Mr Drury said the house, which has been offered to the trust by the Goldfinger family in lieu of tax, was a 'truly fleeting' opportunity to acquire a 'window on the cultural life of the twentieth century. There are more influential buildings from the modern movement in London, but none has survived intact with its contents. It may well be that in 10 years' time we shall be interested in houses built in the 1970s and 1980s.'

Goldfinger, probably best remembered for the Department of Health office block at Elephant and Castle, south London, designed 2 Willow Road in Hampstead, north-west London - a Grade II listed building - and most of its contents, in 1938. Until his widow's death last year, he and his family occupied it continuously. To build it, four eighteenth-century cottages were knocked down, to the fury of residents, conservationists and, almost certainly, National Trust members.

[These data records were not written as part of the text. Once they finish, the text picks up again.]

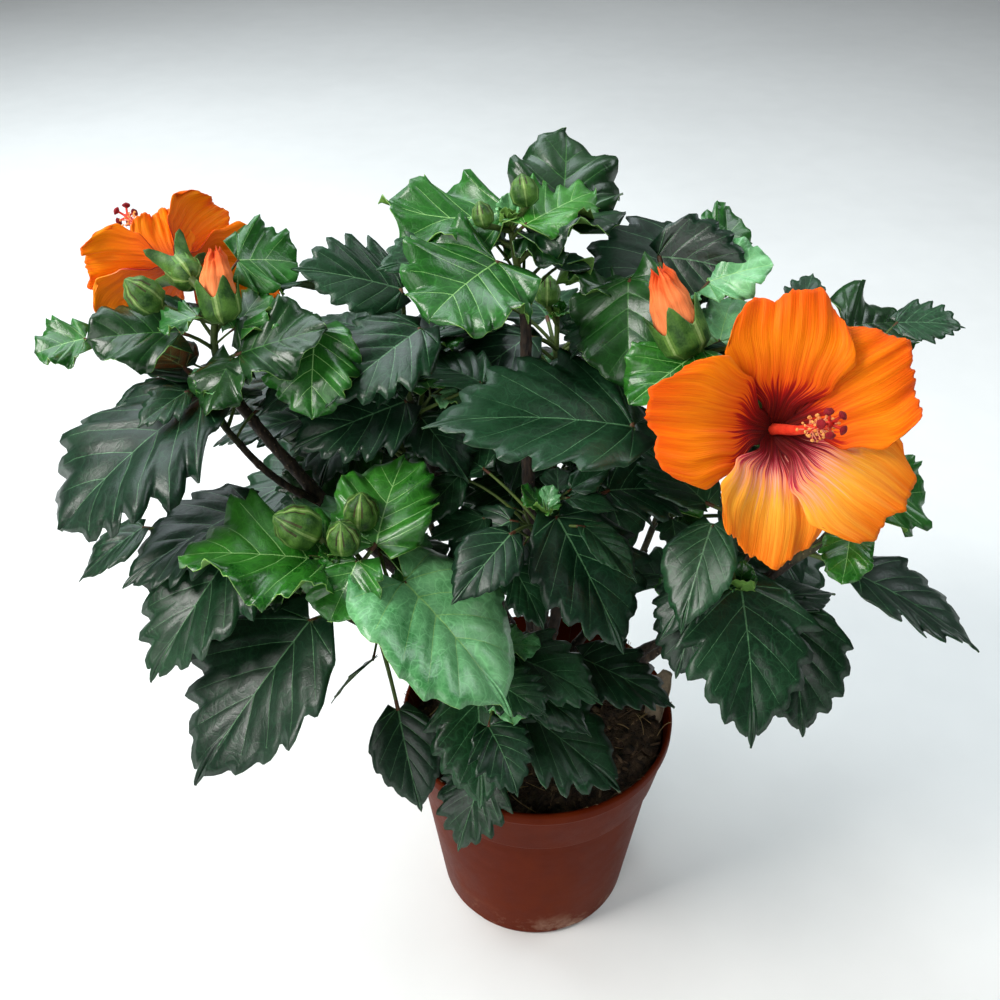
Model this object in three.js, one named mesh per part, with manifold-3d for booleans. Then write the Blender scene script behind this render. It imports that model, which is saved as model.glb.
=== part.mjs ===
import * as THREE from 'three';
import { mergeVertices } from 'three/addons/utils/BufferGeometryUtils.js';
import Module from 'manifold-3d';

// A potted hibiscus shrub in flower: a plastic nursery pot filled with compost, a short woody
// trunk, the boughs that leave it, the leafy masses that the boughs carry, and two open blooms.
// Millimetres and degrees, +Z up. The origin is the middle of the pot's flat underside.

const wasm = await Module();
wasm.setup();

const gap = 0.3; // between two pieces that touch
const leafRoom = 0.6; // between a leaf and anything outside its own mass
const goldenAngle = 137.5;

const pot = {
  height: 118,
  rimRadius: 65,
  collarHeight: 30,
  collarRadius: 60,
  shoulderRadius: 58,
  baseRadius: 48,
  wall: 1.6,
  floor: 3,
  sides: 36,
  notches: 6,
  notchSize: [9, 11, 4.8],
  firstNotch: -70,
};

const soil = { top: 104, edge: 102.5, crest: 105, clearing: 14 };

const trunk = {
  path: [[5, -3, 98], [2, 0, 120], [-1, 3, 142]],
  radii: [7.5, 5.2],
  flare: 5,
};

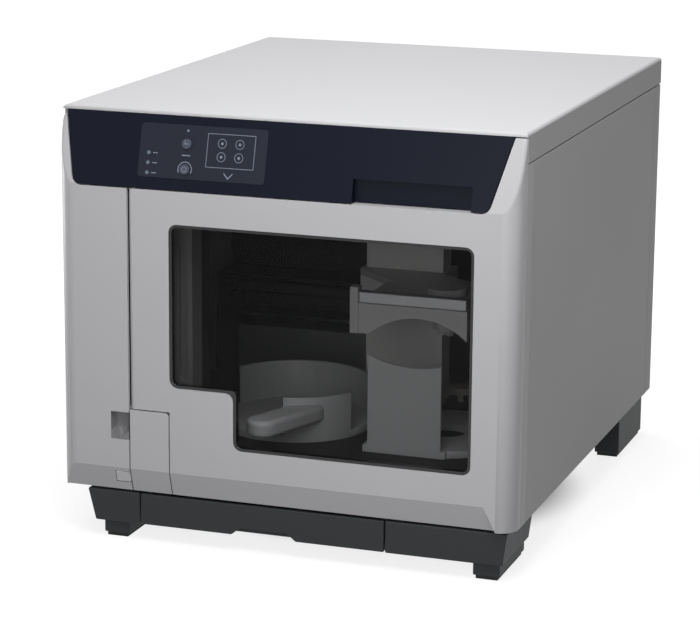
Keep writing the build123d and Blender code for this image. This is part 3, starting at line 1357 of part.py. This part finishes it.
# Electrics
SUPPLY_LEFT = CASE_LEFT + 8.0
SUPPLY_RIGHT = SUPPLY_LEFT + 140.0
SUPPLY_REAR = REAR - 32.5
SUPPLY_FRONT = SUPPLY_REAR - 90.0
SUPPLY_TOP = 100.0
BOARD_RIGHT = INNER_RIGHT - 9.5
BOARD_LEFT = BOARD_RIGHT - 96.0
BOARD_REAR = REAR - 6.5
BOARD_FRONT = BOARD_REAR - 126.0
STANDOFF_RADIUS = 3.0
STANDOFF_INSET = 8.0
CHIP_SIZE = 28.0
CHIP_HEIGHT = 4.0
SOCKET_FRONT = REAR - 18.5
SOCKET_PROUD = 0.5
SOCKET_WALL = 2.0
SOCKET_HOLLOW = 12.0
FAN_HUB = 12.0
FAN_BLADES = 7
FAN_AXLE = 2.0
BLADE_TILT = 35.0
STRUT = 2.5

with BuildPart() as power_supply:
    block(SUPPLY_LEFT, SUPPLY_RIGHT, SUPPLY_FRONT, SUPPLY_REAR, PAN_TOP, SUPPLY_TOP)
    fillet(power_supply.edges().group_by(Axis.Z)[-1], radius=SKIN / 2)
save(power_supply, "power_supply")

with BuildPart() as power_inlet:
    half_x = INLET_WIDTH / 2 - SIDE_GAP
    half_z = INLET_HEIGHT / 2 - SIDE_GAP
    inlet_rear = REAR_SKIN_OUT + SOCKET_PROUD
    block(
        INLET_X - half_x, INLET_X + half_x, SUPPLY_REAR, inlet_rear, INLET_Z - half_z, INLET_Z + half_z
    )
    block(
        INLET_X - half_x + SOCKET_WALL,
        INLET_X + half_x - SOCKET_WALL,
        inlet_rear - SOCKET_HOLLOW,
        inlet_rear,
        INLET_Z - half_z + SOCKET_WALL,
        INLET_Z + half_z - SOCKET_WALL,
        Mode.SUBTRACT,
    )
save(power_inlet, "power_inlet")

with BuildPart() as main_board:
    block(BOARD_LEFT, BOARD_RIGHT, BOARD_FRONT, BOARD_REAR, BOARD_Z, USB_Z0)
    for corner_x in (BOARD_LEFT + STANDOFF_INSET, BOARD_RIGHT - STANDOFF_INSET):
        for corner_y in (BOARD_FRONT + STANDOFF_INSET, BOARD_REAR - STANDOFF_INSET):
            post(corner_x, corner_y, PAN_TOP, BOARD_Z, STANDOFF_RADIUS)
    chip_x = (BOARD_LEFT + BOARD_RIGHT) / 2
    chip_y = (BOARD_FRONT + BOARD_REAR) / 2
    half = CHIP_SIZE / 2
    block(chip_x - half, chip_x + half, chip_y - half, chip_y + half, USB_Z0, USB_Z0 + CHIP_HEIGHT)
save(main_board, "main_board")

with BuildPart() as usb_socket:
    half = USB_WIDTH / 2 - SIDE_GAP
    usb_rear = REAR_SKIN_OUT + SOCKET_PROUD
    usb_top = USB_Z0 + USB_HEIGHT - SIDE_GAP
    block(USB_X - half, USB_X + half, SOCKET_FRONT, usb_rear, USB_Z0, usb_top)
    block(
        USB_X - half + SOCKET_WALL,
        USB_X + half - SOCKET_WALL,
        usb_rear - SOCKET_HOLLOW,
        usb_rear,
        USB_Z0 + SOCKET_WALL,
        usb_top - SOCKET_WALL,
        Mode.SUBTRACT,
    )
save(usb_socket, "usb_socket")

fan_front = REAR_SKIN_IN - FAN_DEPTH
with BuildPart() as fan_frame:
    half = FAN_SIZE / 2
    block(FAN_X - half, FAN_X + half, fan_front, REAR_SKIN_IN, FAN_Z - half, FAN_Z + half)
    bar_y(FAN_X, fan_front, REAR_SKIN_IN, FAN_Z, FAN_BORE, Mode.SUBTRACT)
    block(
        FAN_X - FAN_BORE - SEAM, FAN_X + FAN_BORE + SEAM, REAR_SKIN_IN - STRUT, REAR_SKIN_IN, FAN_Z - STRUT,
        FAN_Z + STRUT
    )
    bar_y(FAN_X, REAR_SKIN_IN - STRUT, REAR_SKIN_IN, FAN_Z, FAN_HUB)
    bar_y(FAN_X, fan_front + 2 * STRUT, REAR_SKIN_IN - STRUT, FAN_Z, FAN_AXLE)
save(fan_frame, "fan_frame")

with BuildPart() as fan_rotor:
    rotor_front = fan_front + SEAM
    rotor_rear = REAR_SKIN_IN - STRUT - SEAM
    bar_y(FAN_X, rotor_front, rotor_rear, FAN_Z, FAN_HUB)
    blade_reach = FAN_BORE - SEAM
    for index in range(FAN_BLADES):
        turn = (0, 360 * index / FAN_BLADES, 0)
        with Locations(Location((FAN_X, (rotor_front + rotor_rear) / 2, FAN_Z), turn)):
            with Locations(Location(((FAN_HUB + blade_reach) / 2 - SEAM, 0, 0), (BLADE_TILT, 0, 0))):
                Box(blade_reach - FAN_HUB, rotor_rear - rotor_front - 2 * SEAM, SEAM)
    bar_y(FAN_X, rotor_front + SEAM, rotor_rear, FAN_Z, FAN_AXLE + RUNNING_FIT, Mode.SUBTRACT)
save(fan_rotor, "fan_rotor")
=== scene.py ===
"""Looks of the disc label printer: finishes, printed marks, small fittings, light and camera."""
import json
import math

import bmesh
import bpy
from mathutils import Matrix, Vector

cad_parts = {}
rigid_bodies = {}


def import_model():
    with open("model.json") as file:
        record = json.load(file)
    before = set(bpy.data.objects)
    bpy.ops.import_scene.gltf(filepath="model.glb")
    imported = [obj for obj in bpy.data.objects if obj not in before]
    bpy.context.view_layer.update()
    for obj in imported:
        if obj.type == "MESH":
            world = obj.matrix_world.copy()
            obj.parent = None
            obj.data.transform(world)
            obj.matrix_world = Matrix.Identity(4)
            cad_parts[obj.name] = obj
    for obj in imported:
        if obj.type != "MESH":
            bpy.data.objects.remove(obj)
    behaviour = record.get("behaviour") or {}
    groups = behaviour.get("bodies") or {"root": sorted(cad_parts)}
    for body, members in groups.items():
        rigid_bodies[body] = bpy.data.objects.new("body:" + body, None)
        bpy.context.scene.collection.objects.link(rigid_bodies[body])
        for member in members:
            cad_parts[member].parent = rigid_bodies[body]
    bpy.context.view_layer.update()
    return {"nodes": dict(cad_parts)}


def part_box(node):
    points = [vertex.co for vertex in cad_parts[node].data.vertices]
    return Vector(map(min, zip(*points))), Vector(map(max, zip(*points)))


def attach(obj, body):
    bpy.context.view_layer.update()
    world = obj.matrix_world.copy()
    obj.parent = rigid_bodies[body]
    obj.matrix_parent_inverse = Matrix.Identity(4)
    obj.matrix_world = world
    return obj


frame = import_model()
nodes = frame["nodes"]

MM = 0.001

# The photograph's camera
PHOTO_WIDTH_PX = 700
FOCAL_PX = 2633.48
SENSOR_MM = 36.0
CAMERA_YAW = math.radians(19.03)
CAMERA_PITCH = math.radians(13.28)
CAMERA_ROLL = math.radians(0.47)
CAMERA_TARGET = Vector((-0.02422, 0.0, 0.14655))
CAMERA_DISTANCE = 2.25541

# Finishes
BLACK_SHADE = (16, 16, 17)
PANE_SHADE = (10, 10, 11)
PANE_ALPHA = 0.22
DRIFT_SCALE = 9.0
DRIFT_DETAIL = 3.0
GRAIN_DETAIL = 2.0
GLOSS_SPREAD = 0.05
GLOSS_LEAST = 0.02
RELIEF_DEPTH = 0.4 * MM


def linear(shade):
    """An sRGB shade, from 0 to 255, as linear values."""
    return [(c / 255 / 12.92) if c < 11 else ((c / 255 + 0.055) / 1.055) ** 2.4 for c in shade]


def material(name, shade, roughness=0.45, metallic=0.0, grain=1400.0, bump=0.03, vary=0.035, **sockets):
    """A procedural finish: slow shade drift, fine moulded grain and uneven gloss."""
    made = bpy.data.materials.new(name)
    made.use_nodes = True
    tree = made.node_tree
    shader = tree.nodes["Principled BSDF"]
    shader.inputs["Metallic"].default_value = metallic
    for socket, value in sockets.items():
        shader.inputs[socket.replace("_", " ")].default_value = value
    place = tree.nodes.new("ShaderNodeTexCoord")
    drift = tree.nodes.new("ShaderNodeTexNoise")
    drift.inputs["Scale"].default_value = DRIFT_SCALE
    drift.inputs["Detail"].default_value = DRIFT_DETAIL
    texture = tree.nodes.new("ShaderNodeTexNoise")
    texture.inputs["Scale"].default_value = grain
    texture.inputs["Detail"].default_value = GRAIN_DETAIL
    ramp = tree.nodes.new("ShaderNodeMix")
    ramp.data_type = "RGBA"
    colour = linear(shade)
    ramp.inputs["A"].default_value = [c * (1 - vary) for c in colour] + [1]
    ramp.inputs["B"].default_value = [c * (1 + vary) for c in colour] + [1]
    gloss = tree.nodes.new("ShaderNodeMapRange")
    gloss.inputs["To Min"].default_value = max(GLOSS_LEAST, roughness - GLOSS_SPREAD)
    gloss.inputs["To Max"].default_value = min(1.0, roughness + GLOSS_SPREAD)
    relief = tree.nodes.new("ShaderNodeBump")
    relief.inputs["Strength"].default_value = bump
    relief.inputs["Distance"].default_value = RELIEF_DEPTH
    for source, target in (
        (place.outputs["Object"], drift.inputs["Vector"]),
        (place.outputs["Object"], texture.inputs["Vector"]),
        (drift.outputs["Fac"], ramp.inputs["Factor"]),
        (drift.outputs["Fac"], gloss.inputs["Value"]),
        (texture.outputs["Fac"], relief.inputs["Height"]),
        (ramp.outputs["Result"], shader.inputs["Base Color"]),
        (gloss.outputs["Result"], shader.inputs["Roughness"]),
        (relief.outputs["Normal"], shader.inputs["Normal"]),
    ):
        tree.links.new(source, target)
    return made


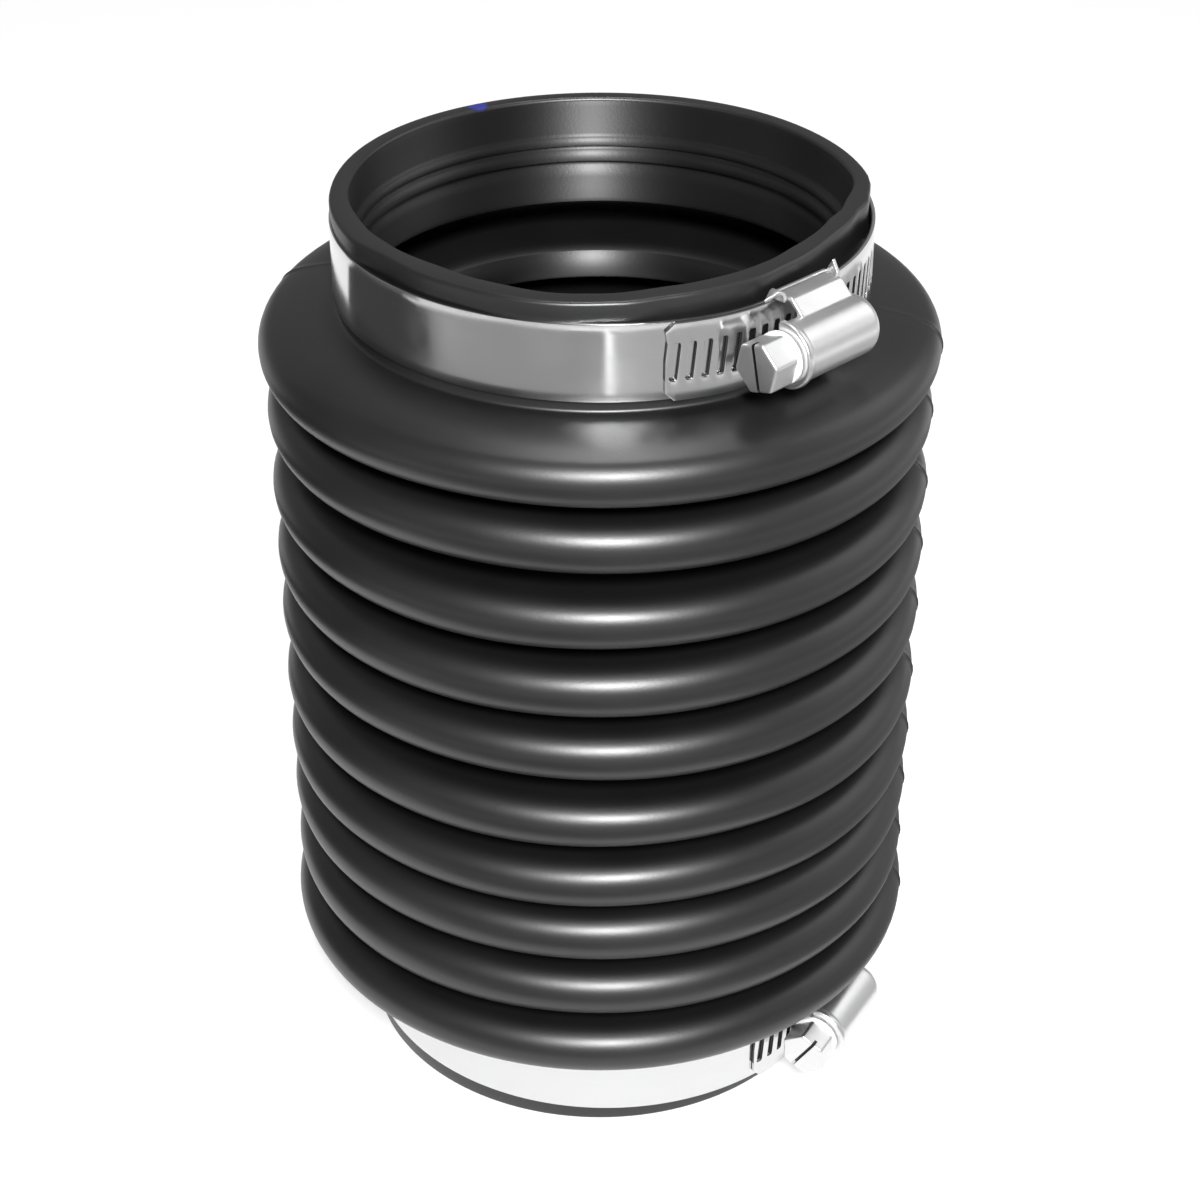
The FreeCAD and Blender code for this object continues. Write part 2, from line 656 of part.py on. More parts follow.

Michael Goldfinger, the architect's youngest son, yesterday discounted tales that the novelist Ian Fleming was among the protesters and named his chief villain after the desecrator. Built out of concrete on four floors, the house is crammed with artefacts from Goldfinger's life, work and friends - from the paintings of his wife, Ursula Blackwell, to the grey felt hat of Erno's master, Auguste Perret, pioneer of reinforced concrete. Inside there is ammunition for friends and enemies of modernism.

Edward Diestelkamp, one of the trust's historical building specialists, enthuses about light, space, primary colours and functional columns. But light switches are well camouflaged, loo handles protrude out of nearby walls and once you close the French doors on the balcony you can't get back in again - there are no handles on the outside.

There are also intriguing clues to the psychology of modernism. Where most people have paper clips on their desk, Goldfinger kept 4in bolts. Journals referring to his work are marked with a red sticker on the back. And the architect evidently applied the same austere logic to his private life as to his buildings: one among dozens of box files is marked: 'EG's parents and family holidays pre- 1914, family homes etc, AND LISTS'.

The National Heritage Memorial Fund has offered pounds 200,000 towards the pounds 784,000 cost and the trust will pay another pounds 100,000 out of its legacy income.